Do you mean Croften road Bromley, or Crofton in Wiltshire?

Either way you shouldn't have moved, that way I could have borrowed your milling machine


----------



## brad72 (Jun 12, 2009)

Crofton Lane (not road) Orpington. I remember playing in Sparrow wood as a kid. 

Got to admit mills are pretty handy. Although I used to only have a lathe that I mounted a compound vice to the tool post for milling jobs. Just put the slot drill in the 3 jaw chuck and your away, all be it slowly with lots of careful measuring. 

Have fun with you build


----------



## brad72 (Jun 12, 2009)

The light is nearly finished. The kids found a use for it however......might be onto something here

Will post photo's in the next couple of days.


----------



## brad72 (Jun 12, 2009)

Well, the light is finished bar anodizing if I can find someone local to do it. The total weight of the light is 160 grams

Part used are
:-Cree Triple XPG R5 1C tint with 20mm frosted medium optic
-Cree Single XPE R3 WH tint with Ledil LXP narrow optic
-BFlex V2B driver with version 2 firmware 
-(all the above parts from Cuter Electronics)
-22.2v or 18.5v lipo. (22.2 lipo will be charged @ 4.0v per cell to keep pack voltage down
-Butchered bar flasher fitted with a tactile momentary switch and 20mA blue 900mcd Led
-1mm o-ring cord for the front and rear rings (just cut and glue with Loctite)
-2mm polycarbonate for the front lens cut with hacksaw and shaped with a belt sander.

She all went together nicely. The bflex was a pain to program then I realized I was working from the wrong version of the manual. Was ready to email George thinking the unit was faulty when at 1am i found the correct manual and presto, everything worked fine. I left the space at the rear of the housing larger so the wires can be longer, making is easier to wire and work on if required. The

She is a bright little thing and the single xpe spot adds the extra throw that compliments to the frosted medium. I also have the option of removing the single xpe and adding a triple if not bright enough. But so far is blitzes my triple XPE.

I will post some beam shots tonight

Hear are some assembly pictures. 









This acetal collar secures the bflex firmly to the housing behind the triple XPG so temp sensing is more accurate. There is some thermal paste on the center temp sensing IC










Remote switch indicting low battery voltage. The blue led is almost too bright but better to know battery is getting low


----------



## ozlongboarder (Jan 12, 2004)

Nice work! :thumbsup:


----------



## brad72 (Jun 12, 2009)

*Latest Build - Triple XPG plus XPE spot with beamshots*

Beam shots as promised. I do not have a full manual slr camera so apperture is 4.0, iso 200, exposure 2 seconds, white balance daylight.

As you can see from the shots the xpe spot really improves the xpg medium. This is a perfect handlebar light giving a usable wide beam but with good throw, plus the mix of tints makes the light excellent for making objects out and softens the stark white XPG tint.

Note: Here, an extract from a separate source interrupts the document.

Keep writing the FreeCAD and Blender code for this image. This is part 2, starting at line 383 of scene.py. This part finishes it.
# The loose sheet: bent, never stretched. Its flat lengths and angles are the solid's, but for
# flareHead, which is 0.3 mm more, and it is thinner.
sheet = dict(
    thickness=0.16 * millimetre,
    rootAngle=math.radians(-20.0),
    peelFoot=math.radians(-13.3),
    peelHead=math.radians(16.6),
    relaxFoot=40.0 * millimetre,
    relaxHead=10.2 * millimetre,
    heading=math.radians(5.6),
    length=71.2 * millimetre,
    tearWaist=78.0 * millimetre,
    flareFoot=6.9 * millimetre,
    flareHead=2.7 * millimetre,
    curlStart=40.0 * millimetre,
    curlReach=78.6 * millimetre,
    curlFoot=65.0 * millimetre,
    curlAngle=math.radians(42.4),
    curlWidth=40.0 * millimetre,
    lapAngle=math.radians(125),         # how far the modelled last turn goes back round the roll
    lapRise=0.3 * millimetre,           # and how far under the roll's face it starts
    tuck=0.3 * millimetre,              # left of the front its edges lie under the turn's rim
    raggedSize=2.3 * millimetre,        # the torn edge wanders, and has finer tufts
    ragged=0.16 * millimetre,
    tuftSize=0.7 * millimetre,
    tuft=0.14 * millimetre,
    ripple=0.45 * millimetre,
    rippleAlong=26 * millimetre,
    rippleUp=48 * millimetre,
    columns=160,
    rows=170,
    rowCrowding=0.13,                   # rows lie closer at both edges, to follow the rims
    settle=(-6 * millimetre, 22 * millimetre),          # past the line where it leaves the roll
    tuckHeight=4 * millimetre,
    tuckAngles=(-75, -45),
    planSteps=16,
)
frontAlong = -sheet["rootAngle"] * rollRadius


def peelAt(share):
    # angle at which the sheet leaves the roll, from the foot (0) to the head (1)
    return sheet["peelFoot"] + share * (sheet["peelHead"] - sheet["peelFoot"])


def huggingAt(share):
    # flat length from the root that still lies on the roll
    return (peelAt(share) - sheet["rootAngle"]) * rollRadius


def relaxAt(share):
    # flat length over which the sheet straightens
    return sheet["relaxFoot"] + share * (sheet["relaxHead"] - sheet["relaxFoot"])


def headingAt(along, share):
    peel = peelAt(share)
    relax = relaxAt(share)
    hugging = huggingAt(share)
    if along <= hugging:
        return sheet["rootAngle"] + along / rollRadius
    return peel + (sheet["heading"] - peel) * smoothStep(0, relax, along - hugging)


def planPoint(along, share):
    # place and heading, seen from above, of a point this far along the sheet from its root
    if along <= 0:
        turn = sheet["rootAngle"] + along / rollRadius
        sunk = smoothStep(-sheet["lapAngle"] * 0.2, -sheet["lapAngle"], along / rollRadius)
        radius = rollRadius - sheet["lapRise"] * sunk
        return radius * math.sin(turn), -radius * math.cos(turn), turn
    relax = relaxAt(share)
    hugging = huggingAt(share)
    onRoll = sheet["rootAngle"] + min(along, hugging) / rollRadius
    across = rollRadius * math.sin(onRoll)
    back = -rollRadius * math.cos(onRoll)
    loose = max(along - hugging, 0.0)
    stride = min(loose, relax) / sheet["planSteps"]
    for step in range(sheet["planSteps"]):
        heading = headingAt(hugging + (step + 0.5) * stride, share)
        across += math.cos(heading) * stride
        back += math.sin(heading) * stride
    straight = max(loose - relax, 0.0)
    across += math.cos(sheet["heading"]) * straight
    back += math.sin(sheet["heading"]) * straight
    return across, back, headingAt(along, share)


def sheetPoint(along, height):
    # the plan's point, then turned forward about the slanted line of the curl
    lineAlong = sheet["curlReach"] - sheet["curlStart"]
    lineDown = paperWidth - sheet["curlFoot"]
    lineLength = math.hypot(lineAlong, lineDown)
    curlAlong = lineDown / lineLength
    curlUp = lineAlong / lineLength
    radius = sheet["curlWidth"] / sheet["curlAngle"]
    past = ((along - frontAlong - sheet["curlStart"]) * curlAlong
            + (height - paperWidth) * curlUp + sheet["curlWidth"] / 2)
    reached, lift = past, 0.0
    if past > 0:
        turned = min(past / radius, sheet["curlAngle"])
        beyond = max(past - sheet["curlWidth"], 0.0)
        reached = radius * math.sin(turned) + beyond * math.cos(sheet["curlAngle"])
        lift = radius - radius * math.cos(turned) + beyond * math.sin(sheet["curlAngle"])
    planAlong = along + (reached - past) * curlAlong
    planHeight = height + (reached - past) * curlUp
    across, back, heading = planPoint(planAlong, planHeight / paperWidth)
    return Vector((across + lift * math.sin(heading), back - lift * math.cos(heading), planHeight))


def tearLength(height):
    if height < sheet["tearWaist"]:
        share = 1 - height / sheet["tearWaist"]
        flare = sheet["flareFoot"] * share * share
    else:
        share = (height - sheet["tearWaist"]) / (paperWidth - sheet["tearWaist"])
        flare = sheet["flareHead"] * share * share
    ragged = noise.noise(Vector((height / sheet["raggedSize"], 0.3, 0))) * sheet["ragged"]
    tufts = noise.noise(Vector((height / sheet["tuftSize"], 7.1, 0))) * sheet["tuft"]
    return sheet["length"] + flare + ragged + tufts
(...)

The XPG with the narrow optic does not give as much usable spill if the light is used for a handlebar only lamp. If it was combined with a helmet lamp, or as a helmet lamp only it would be perfect.

test shot









old light as comparison- triple XPG R3 medium lens @ 700mA (trees at 15 meters)

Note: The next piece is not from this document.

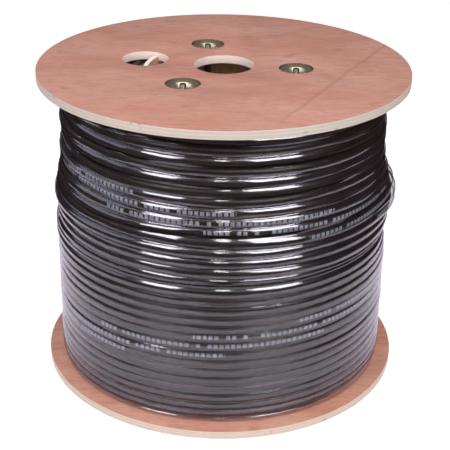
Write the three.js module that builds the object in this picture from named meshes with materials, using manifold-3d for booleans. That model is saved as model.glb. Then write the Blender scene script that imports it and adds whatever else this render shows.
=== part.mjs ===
// A full drum of black network cable: two plywood flanges clamped over a cardboard core by three tie
// rods, wound with cable and wrapped in clear stretch film. It stands on its lower flange.
// Millimetres, +Z up along the drum's axis, origin at the centre of the underside.
import * as THREE from "three";
import { mergeVertices } from "three/addons/utils/BufferGeometryUtils.js";
import Module from "manifold-3d";

const wasm = await Module();
wasm.setup();

// Flanges
const flangeRadius = 157.5;
const flangeThickness = 7;
const flangeEdgeBreak = 0.6;
const traverse = 256; // clear width between the flanges
const arborHoleRadius = 25.5;
const flangeSides = 60;

// Tie rods and the dished nuts that clamp the flanges on them
const rodRadius = 2.9;
const rodPitchRadius = 61;
const rodAngles = [104, -7, -122.5]; // degrees from +X
const rodEndSetback = 0.2; // a rod ends this far inside the flange's outer face
const rodEndBevel = 0.6;
const rodSides = 16;
const recessRadius = 14.6; // counterbore that takes a nut's rim
const recessDepth = 3;
const throatRadius = 10.6; // hole through the rest of the flange, for a nut's dish
const nutSheet = 1;
const nutRimClearance = 0.6;
const nutFloorRadius = 5.4;
const nutFloorSetback = 0.6; // the dish stops this far inside the flange's inner face
const nutSides = 20;

// Core tube
const coreWall = 4;

// Hole over the core's edge, where the inner end of the cable can be drawn out
const cableHoleRadius = 20;
const cableHoleAngle = 169;
const cableHoleSides = 32;

// Cable, and how far it fills the drum. Turns climb from the lower flange and come down from the upper
// one, until they meet.
const cableDiameter = 8;
const lowerTurns = 16;
const upperTurns = 15;
const meetingShare = 0.506; // of the traverse
const flangeLip = 12.9; // flange left bare outside the winding
const turnGroove = 3; // how deep the valley between two turns is
const turnShoulder = 0.3; // share of a turn's width from its valley to its crown
const thinnestTurn = 0.2; // share of its width at which a turn ends, where the next one squeezes it out
const layerRise = 0.93; // a layer's height as a share of the cable's diameter
const endGroove = 1.6; // how deep the layers show on the winding's ends
const windingSides = 30; // of the core, the winding and the film, which nest in each other

// How far the turns wander up and down: mm, waves per turn, phase
const lowerSway = [[0.19, 1.03, 3.42], [0.17, 2.05, 3.79], [0.16, 3.9, 0.41], [0.1, 0.23, 5.26]];
const upperSway = [
  [0.45, 1.04, 0.95], [0.43, 2.1, 0.45], [0.34, 3.3, 2.3], [0.22, 5.2, 3.19], [0.19, 0.31, 2.72],
];

// What is added to the winding's radius: share of the traverse, mm
const taper = [
  [0, 0], [0.461, 0], [0.559, 0.3], [0.645, -1.1], [0.699, -3.9], [0.754, -4.4], [0.797, -6.1], [0.848, -5.8],
  [1, -6.7],
];
const leftSwell = [
  [0, 0], [0.43, 0], [0.477, 1.9], [0.508, 1.6], [0.555, -1.8], [0.578, -0.7], [0.602, 1.3], [0.629, 1.4],
  [0.656, 0.8], [0.699, -1.4], [0.727, 0.3], [0.766, 0.2], [0.797, -2.2], [0.828, 0.3], [0.863, 0.3],
  [0.91, -2], [0.949, 0.6], [0.996, 0],
];
const looseFold = [
  [0, 0], [0.43, 0], [0.477, -1.7], [0.508, -1.3], [0.551, 0.8], [0.574, 3.3], [0.602, 5.9], [0.625, 6.7],
  [0.648, 6.6], [0.676, 4.6], [0.699, 1.4], [0.719, -0.9], [0.754, 0],
];
const leftBearing = -90; // degrees from -Y towards +X
const leftSpread = 36;
const foldBearing = 84;
const foldSpread = 15;
const foldCableShare = 0.55; // how much of the fold the cable under the film follows

// Stretch film
const filmThickness = 0.4;
const filmEndSetback = 1; // the film stops this far from the flanges
const filmPlainShares = [0.15, 0.29]; // rows below the swells, shares of the traverse
const filmDip = 0.6; // how far it dips between two turns of the upper winding
const looseReach = 0.3; // of a turn
// Deeper dips between loose turns: turns from the upper flange, mm
const looseDips = [
  [3.5, 1], [5.5, 1.4], [6.8, 1], [8.4, 1.2], [9.6, 1], [10.5, 1.2], [13.5, 1.6], [14.6, 0.9],
];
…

triple XPG frosted medium optic @1000mA (tree at 15 meters)









triple XPG frosted medium + single XPE spot @ 1000mA (tree at 15 meters)









triple XPG narrow + single XPE spot @1000mA (tree at 15 meters)

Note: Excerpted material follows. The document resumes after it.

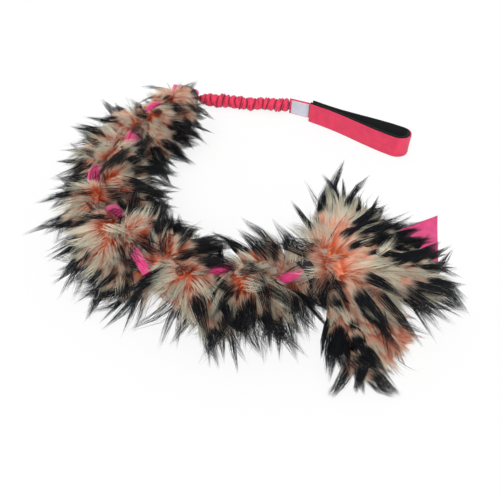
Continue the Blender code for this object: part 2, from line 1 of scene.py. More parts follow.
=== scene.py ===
"""Looks of a braided fur and fleece tug toy, with its ruched bungee and padded hand loop."""
import json
import math
from functools import partialmethod
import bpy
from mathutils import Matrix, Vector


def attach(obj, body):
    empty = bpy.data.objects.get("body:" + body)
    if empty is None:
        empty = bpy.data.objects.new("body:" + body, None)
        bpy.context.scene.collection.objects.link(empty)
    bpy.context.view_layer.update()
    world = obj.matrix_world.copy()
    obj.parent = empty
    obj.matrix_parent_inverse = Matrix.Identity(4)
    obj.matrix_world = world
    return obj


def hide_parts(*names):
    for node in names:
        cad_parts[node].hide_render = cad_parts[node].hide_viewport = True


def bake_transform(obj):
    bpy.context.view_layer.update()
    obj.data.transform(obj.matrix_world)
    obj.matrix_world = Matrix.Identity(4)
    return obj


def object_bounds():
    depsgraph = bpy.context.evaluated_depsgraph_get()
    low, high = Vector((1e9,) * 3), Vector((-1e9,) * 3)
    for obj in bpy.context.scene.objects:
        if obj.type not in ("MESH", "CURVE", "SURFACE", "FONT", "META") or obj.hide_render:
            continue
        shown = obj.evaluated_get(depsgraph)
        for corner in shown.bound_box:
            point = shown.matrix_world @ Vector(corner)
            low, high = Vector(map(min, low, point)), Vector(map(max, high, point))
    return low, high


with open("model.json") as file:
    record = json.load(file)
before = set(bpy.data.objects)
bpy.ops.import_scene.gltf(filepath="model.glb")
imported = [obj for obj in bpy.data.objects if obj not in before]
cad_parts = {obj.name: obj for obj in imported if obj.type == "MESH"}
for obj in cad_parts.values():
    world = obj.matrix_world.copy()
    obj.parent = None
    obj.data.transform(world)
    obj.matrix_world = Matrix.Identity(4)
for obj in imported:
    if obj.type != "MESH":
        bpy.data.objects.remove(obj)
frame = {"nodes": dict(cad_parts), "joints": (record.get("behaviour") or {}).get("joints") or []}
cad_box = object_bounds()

from types import SimpleNamespace

import bmesh
import bpy
import numpy as np
from bpy.props import FloatProperty, FloatVectorProperty, IntProperty, PointerProperty

bl_info = {
    "name": "Braided Tug Toy",
    "version": (1, 0, 0),
    "blender": (4, 5, 0),
    "location": "View3D > Sidebar > Tug Toy",
    "description": "Dresses the solid parts of a braided tug toy in fur, fleece and webbing",
    "category": "Object",
}

UV_MAP = "OFBake"
GAP = 0.0003
FLOOR_GAP = 0.0003

# The braid's route, as the solids have it: its start, and each stretch's length and turn
BRAID_START = (-0.0947, 0.3125)
BRAID_START_HEADING = -109.0
BRAID_LAY = ((0.156, -8.0), (0.281, 88.0), (0.158, 73.0))
BRAID_CROSSINGS = 20
FLEECE_PHASE = 90.0
STRIP_PHASE = 120.0
BOUND_LENGTH = 0.025
GATHER_LENGTH = 0.044
TWIST_LAG = 0.008
FATTEN_LAG = 2.5
BOUND_HEIGHT = 0.030
BALL_RADIUS = 0.0096
FUR_BOUND_RADIUS = 0.0068
FLEECE_RADIUS = 0.0114
FLEECE_BOUND_RADIUS = 0.0062
# Three bound strips lie in a triangle, this far from its middle
BOUND_SPREAD = (FUR_BOUND_RADIUS + GAP) / math.cos(math.radians(30.0))
# The cloth inside the pile, which the solids' fuller lobes stand for: how far a strip swings aside and up,
# its radius, and its radius where it is bound. The pile parts where a strip's twist has come to PARTING_TURN.
CORE_HEIGHT = 0.0370
CORE_FLEECE_RADIUS = 0.0085
FLEECE_CORE = (0.0115, 0.0165, CORE_FLEECE_RADIUS, FLEECE_BOUND_RADIUS)
FUR_CORE = (0.0200, 0.0170, 0.0100, FUR_BOUND_RADIUS)
PARTING_TURN = 28.0
STRIP_SEED = 10
FLEECE_CLOTH = 0.0024
CORD_RADIUS = 0.0013
# A whipping's middle, from the braid's start or back from its end, and its turns
WHIPPINGS = {"top": (0.010, 5), "tail": (-0.014, 6)}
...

The next 3 pictures are the same sequence as above but at 25 meters


----------



## brad72 (Jun 12, 2009)

Well i took the light out in the bush tonight and I have to say the mix of triple frosted medium and single spot worked a treat for a bar lamp. Could easily see 50 meters ahead, and ever the roo's and rabbits got a fright, hopping along in front of me.

Light spread was very usable and the spot gave excellent throw down the trails. Best part is there was no hot spot, just a smooth wall of light. Even on the road I couldn't outride the beam which was a plus. Also, unlike my old triple xpe, a few cars flashed me in protest so I'm glad i programmed 3 brightness levels into the Bflex. 

All in all very happy with the result


----------



## ireland57 (Sep 11, 2009)

Good light man. 
I might have to do some purchasing and adjusting of mine by the look of that.


----------



## Cat-man-do (May 16, 2004)

brad72 said:


> Also, unlike my old triple xpe, a few cars flashed me in protest so I'm glad i programmed 3 brightness levels into the Bflex.
> 
> All in all very happy with the result


Brad, what model Bflex are you using and what is your highest current level? I'm only asking because the one that I have uses either 5-mode or duo-(2)mode. With mine if you program for three levels you end up losing the higher output modes. I would love to have only three modes but I still want the highest mode included.

Anyway, very nice build you have there. Kudos...:thumbsup: Later on you might consider changing that single XPE to an XPG with Regina reflector ( if it will fit the housing ) My bet would be it would be even brighter. Now about those cars flashing you...pay those idiots no mind, really. Of course if you had included that nice hood that was planned for the original build, that would have helped knock some of the light down that tends to go upward. I put a little hood on my triple just because I didn't want so much light shining up into the trees ( which I found annoying ). For the most part it seems to help. I say that because well...it seems like I can see better. In theory I was hoping it would reflect more light down to the ground. Mine, however is only made of thin cardboard and aluminum foil...:lol: ..nowhere near as nice as the one you had originally planned.

OH, one last comment...you might want to use that picture with the eyes as your avatar.


----------



## chelboed (Jul 29, 2005)

Incredible work...jealous of the rotary table too.


----------



## yetibetty (Dec 24, 2007)

> Incredible work...jealous of the rotary table too.


Me too, I've made a right balls up of mine Too much power in the wrong hands


----------



## brad72 (Jun 12, 2009)

Thanks for the comments guys. Certainly am happy with the end result. Funny how we make lights on the spur of the moment.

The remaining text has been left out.